Homeowners can purchase flood insurance from the federal government or a private insurer. The government’s National Flood Insurance Program provides up to $250,000 of dwelling coverage and up to $100,000 of contents coverage. The policy has two separate deductibles (one for dwelling, one for contents) that you must pay before coverage kicks in. Deductibles start at $1,000 but can go as high as $10,000 for single-family homes. If you think this coverage is too low, you can try the private insurance route, which typically has higher coverage limits and will reimburse you for the full replacement cost of your home’s contents. (The NFIP only covers the items’ actual cash value, which includes depreciation.)
The cost of an NFIP policy varies, depending on risk, but averages about $700 a year. A policy from a private insurer averages $1,050 a year, according to Policygenius. Premiums will vary depending on where you live. For example, if you live close to the beach, premiums for a private policy will probably be higher than average.
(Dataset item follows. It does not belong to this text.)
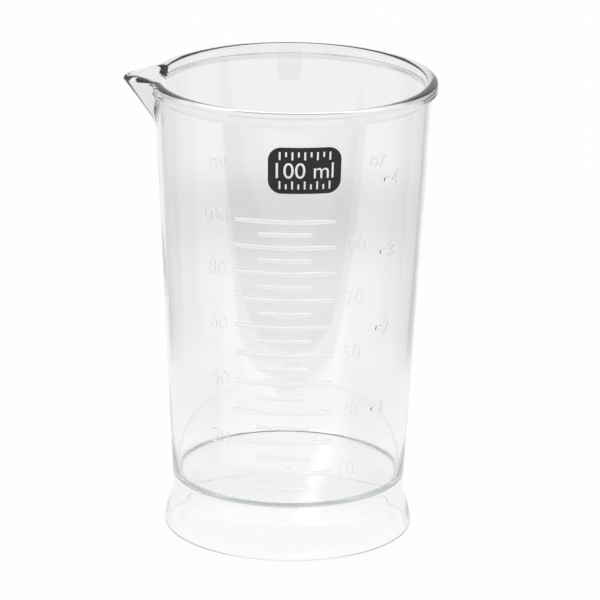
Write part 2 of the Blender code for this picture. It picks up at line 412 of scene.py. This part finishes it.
def makeRaised():
    mesh = bmesh.new()
    for count in range(1, round(scale["top"] / scale["step"]) + 1):
        z = heightOfVolume(count * scale["step"])
        addLine(mesh, 0.0, z, scale["shortLine"] if count % 2 else scale["longLine"])
        if count % 2 == 0:  # every second line is numbered, right and left in turn
            millilitres = round(count * scale["step"] / scale["millilitre"])
            column = scale["leftColumn"] if count % 4 == 0 else scale["rightColumn"]
            addNumeral(mesh, str(millilitres), column, z)
    for count in range(1, scale["ounces"] + 1):
        z = heightOfVolume(count * scale["ounce"])
        addLine(mesh, math.radians(scale["ounceAngle"]), z, scale["ounceLine"])
        addNumeral(mesh, str(count), scale["ounceColumn"], z)
    addNumeral(mesh, "ml", scale["leftUnit"], scale["unitHeight"])
    addNumeral(mesh, "oz", scale["rightUnit"], scale["unitHeight"])
    underside = cup["floorHeight"] - cup["floorThickness"]
    turns = spaced(0.0, 2 * math.pi, cup["gateSides"])[:-1]
    heights = (underside - cup["gateHeight"], underside + cup["floorThickness"] / 2)
    loft(mesh, [[onCup(cup["gateRadius"], turn, z) for turn in turns] for z in heights])
    return newObject("raisedDetails", mesh)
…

In some areas, a private policy may cost less than one from the NFIP. A 2017 study from Milliman, a risk management and benefits firm, found that a large number of homeowners in Texas, Florida and Louisiana could buy a policy from a private insurer for less than they’d pay the NFIP. An insurance agent can help you compare options. Search for one near you at www.trustedchoice.com.
If you live in a hurricane-prone area, floodwaters aren’t your only concern. While damages from wind and wind-driven rain are covered by a standard homeowners policy, many charge separate wind deductibles, which means higher out-of-pocket costs for you. The deductibles are usually based on a percentage of your coverage rather than a flat dollar amount.
“It has been a gradual shift to different deductibles being applied to wind damage—particularly in the 19 states that are most prone to having hurricanes,” says Dan Karr, founder and CEO of ValChoice, an insurance industry watchdog. “So you could still have a $1,000 deductible on your home, but your wind deductible might be 5% to 10% of your dwelling coverage.”